There are countless resources and experts sharing important practices, including those we continue to share on Mindful Littles. Yet some of these practices may feel unattainable. The chaos of this period leaves us feeling unable to focus on any one thing. Knowing a bit about the practical nuts and bolts, the why behind the mental well-being practices, can help anchor us. 

Why We "Flip Our Lids"

One of the most powerful books I highly recommend for every parent and educator is Dan Siegel’s The Whole-Brain Child. In this book, Siegel and his co-author, Tina Payne, share concrete strategies for helping our kids regulate their emotions. They use the most basic terms to translate what’s happening in our brains. 

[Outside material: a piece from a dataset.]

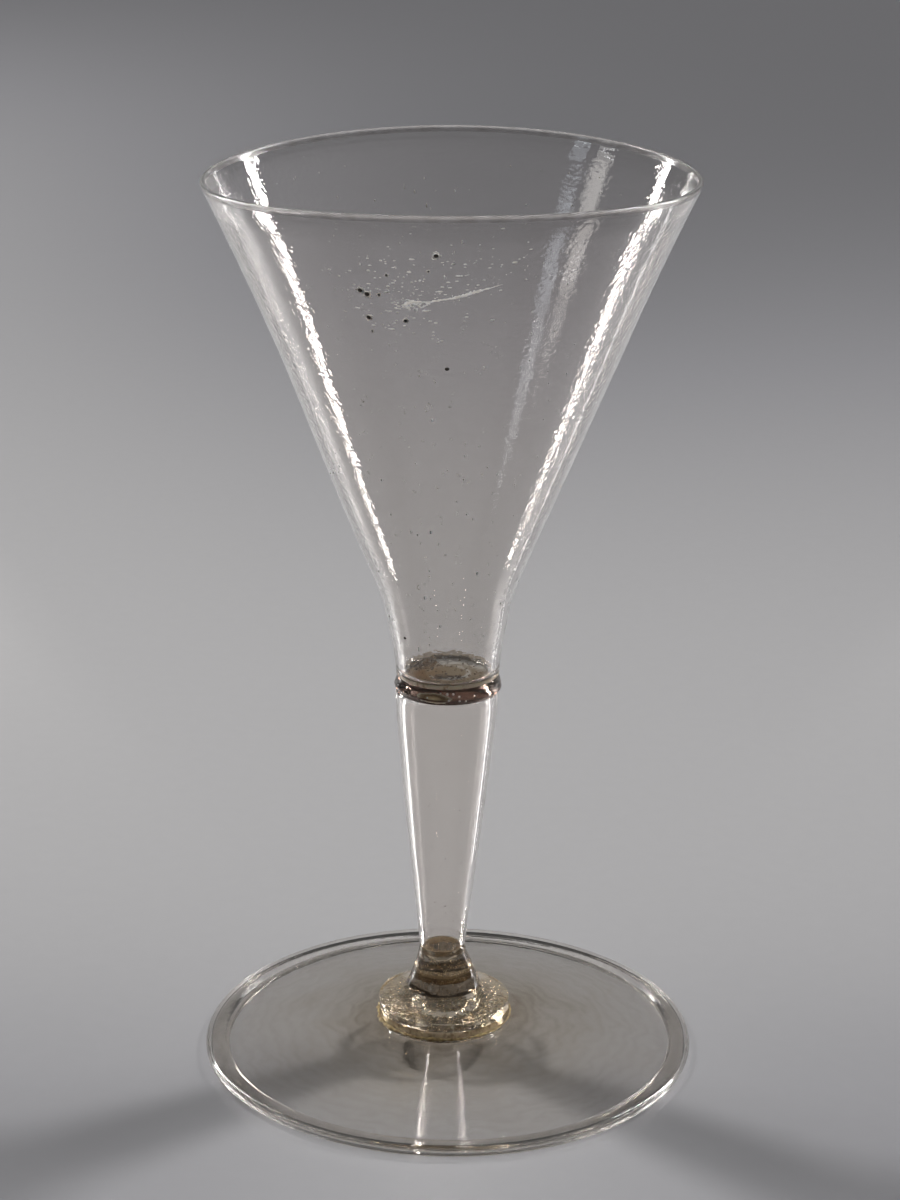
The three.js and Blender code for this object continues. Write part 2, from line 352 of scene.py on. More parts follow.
def turned(name, profile, warp, zones, around, crease=35.0):
    """A turned surface: the point (u, v) is the profile point u at the turn v about the upright
    axis, moved by warp(radius, turn, height). Profile points on the axis become single poles.
    Faces whose profile points both lie in a zone (material number, inner radius, outer radius,
    lowest height, highest height) get that material, and the later zone wins. Edges sharper than
    the crease, in degrees, are shaded sharp."""
    radius, height = profile.T
    grid = warp(radius[:, None], turns(around)[None, :], height[:, None])
    grid = np.stack(np.broadcast_arrays(*grid), axis=-1) / 1000.0
    count = len(profile)
    pole = radius < 1e-6
    start = np.concatenate([[0], np.cumsum(np.where(pole, 1, around))])[:-1]
    points = [grid[k].mean(axis=0, keepdims=True) if pole[k] else grid[k] for k in range(count)]
    closed = not (pole[0] or pole[-1])
    here = np.arange(around)
    there = (here + 1) % around
    slack = 1e-6
    faces = []
    numbers = []
    for k in range(count if closed else count - 1):
        n = (k + 1) % count
        if pole[k] and pole[n]:
            continue
        if pole[k]:
            corners = [start[n] + here, np.full(around, start[k]), start[n] + there]
        elif pole[n]:
            corners = [start[k] + there, np.full(around, start[n]), start[k] + here]
        else:
            corners = [start[k] + here, start[k] + there, start[n] + there, start[n] + here]
        near, far = sorted((radius[k], radius[n]))
        bottom, top = sorted((height[k], height[n]))
        number = 0
        for index, inner, outer, low, high in zones:
            if (inner - slack <= near and far <= outer + slack
                    and low - slack <= bottom and top <= high + slack):
                number = index
        faces += np.stack(corners, axis=1).tolist()
        numbers += [number] * around
    mesh = meshed(name, np.vstack(points), faces)
    mesh.polygons.foreach_set("material_index", np.array(numbers, dtype=np.int32))
    mesh.set_sharp_from_angle(angle=math.radians(crease))
    return mesh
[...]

The most important concept I learned from the book is the critical connection between our upstairs (logical, empathic) brain and the downstairs (survival, fight/flight) brain. It is our upstairs brain (pre-frontal cortex) that helps us regulate our emotions, practice empathy and concentrate.

In children, however, this part of the brain is not yet fully developed. That means the downstairs brain tends to take over (aka amygdala hijacking).  When this happens, a process Siegel calls “flipping the lid,” our children enter a state of heightened arousal, which results in tantrums and meltdowns.

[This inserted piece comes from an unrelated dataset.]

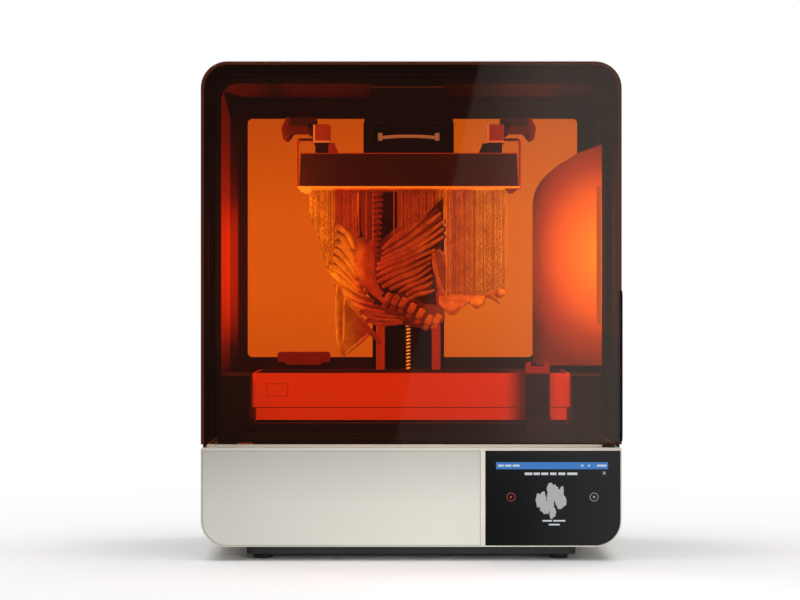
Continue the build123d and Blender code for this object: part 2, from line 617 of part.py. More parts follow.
with BuildPart() as cartridge_dock:
    block((DOCK_LEFT, DOCK_RIGHT), (DOCK_FRONT, LINER_BACK - SHEET - GAP), (DOCK_LOW, DOCK_HIGH))
    for x in SLOT_X:
        block(
            (x - CARTRIDGE_W / 2 - 0.6, x + CARTRIDGE_W / 2 + 0.6),
            (DOCK_FRONT + 2.5, LINER_BACK),
            (DOCK_LOW + 2.5, DOCK_HIGH - 2.5),
            Mode.SUBTRACT,
        )
    block((NOZZLE_X - 9, NOZZLE_X + 40), (NOZZLE_Y - 12, NOZZLE_Y + 12), (DOCK_LOW - 14, DOCK_LOW))
    rod(NOZZLE_X, NOZZLE_Y, TANK_HIGH + 3, DOCK_LOW - 10, NOZZLE_R)
    for x in SLOT_X:
        rod(x, NOZZLE_Y + 20, DOCK_LOW + 1, DOCK_LOW + 3, 6, Mode.SUBTRACT)
save(cartridge_dock, "cartridge_dock")

CARTRIDGE_FRONT, CARTRIDGE_REAR = 66.0, 250.0
CARTRIDGE_LOW, CARTRIDGE_HIGH = DOCK_LOW + 2.9, DOCK_HIGH - 3.5


def build_cartridge(x, name):
    """A flat upright resin bottle with a pull grip at its rear end and a vent cap on top."""
    with BuildPart() as cartridge:
        block(
            (x - CARTRIDGE_W / 2, x + CARTRIDGE_W / 2),
            (CARTRIDGE_FRONT, CARTRIDGE_REAR),
            (CARTRIDGE_LOW, CARTRIDGE_HIGH),
        )
        fillet(cartridge.edges().filter_by(Axis.Z), 5)
        grip_span = (CARTRIDGE_LOW + 20, CARTRIDGE_HIGH - 20)
        block((x - 13, x + 13), (CARTRIDGE_REAR - 1, BACK - 1), grip_span)
        fillet(cartridge.edges().filter_by(Axis.Z).group_by(Axis.Y)[-1], 3)
        block((x - 14, x + 14), (CARTRIDGE_REAR + 1, CARTRIDGE_REAR + 8), (400, 500), Mode.SUBTRACT)
    save(cartridge, name)


build_cartridge(SLOT_X[0], "cartridge_inner")
build_cartridge(SLOT_X[1], "cartridge_outer")

with BuildPart() as chamber_light:
    block((BAY_RIGHT - 9, BAY_RIGHT - 1), (BAY_FRONT - 5, BAY_FRONT), (372, 600))
    fillet(chamber_light.edges().filter_by(Axis.Z).group_by(Axis.Y)[0], 2)
save(chamber_light, "chamber_light")

SENSOR_X, SENSOR_FRONT, SENSOR_LOW, SENSOR_HIGH = (-229.0, -139.0), 212.0, 304.0, 321.4
with BuildPart() as level_sensor:
    block(SENSOR_X, (SENSOR_FRONT, LINER_BACK - SHEET), (SENSOR_LOW, SENSOR_HIGH))
    fillet(level_sensor.edges().filter_by(Axis.Y), 4)
    block(
        (SENSOR_X[0] + 14, SENSOR_X[1] - 14),
        (SENSOR_FRONT - 7, SENSOR_FRONT + 0.5),
        (SENSOR_LOW - 4, SENSOR_LOW + 8),
    )
save(level_sensor, "level_sensor")

# ---------------------------------------------------------------- Z tower and screw

with BuildPart() as z_tower:
    with BuildSketch(Plane.XY.offset(DECK_TOP)):
        with Locations((MECH_X, TOWER_BACK - 5)):
            Rectangle(2 * TOWER_HALF, 10)
        for side in (-1, 1):
            with Locations((MECH_X + side * RAIL_X, (RAIL_BACK + TOWER_BACK - 5) / 2)):
                Rectangle(RAIL_W + 3, TOWER_BACK - 5 - RAIL_BACK)
            with Locations((MECH_X + side * (TOWER_HALF - 1.25), (142 + TOWER_BACK - 5) / 2)):
                Rectangle(2.5, TOWER_BACK - 5 - 142)
    extrude(amount=TOWER_TOP - DECK_TOP)
    for z in (300, 460, 620):
        block((MECH_X - 25, MECH_X + 25), (TOWER_BACK - 1, LINER_BACK - SHEET), (z, z + 14))
save(z_tower, "z_tower")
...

Reconnecting the Upstairs & Downstairs Brain

There are very simple strategies we can use to “re-connect” our upstairs and downstairs. These can include breathing practices, naming our feelings, hugging and others. Once the upstairs and downstairs brain are reconnected, the steps forward become much easier to manage.

This simple yet insightful concept helped me look at tantrums and meltdowns in an entirely different way. By reminding myself of what’s happening under the hood, I recognize that there’s very intentional steps we can take as parents to first regulate our emotions.  By doing so, we’re often able to avoid power struggles during meltdowns.  We can enter a state of calm before we discuss consequences or the best path forward. 

It isn’t always perfect, nor does it always work, but knowing a bit more about “brain science” can help us pause consciously. Subtle shifts in our communication and approach are greatly beneficial these days as we grapple with one of the most anxious times our world has ever faced.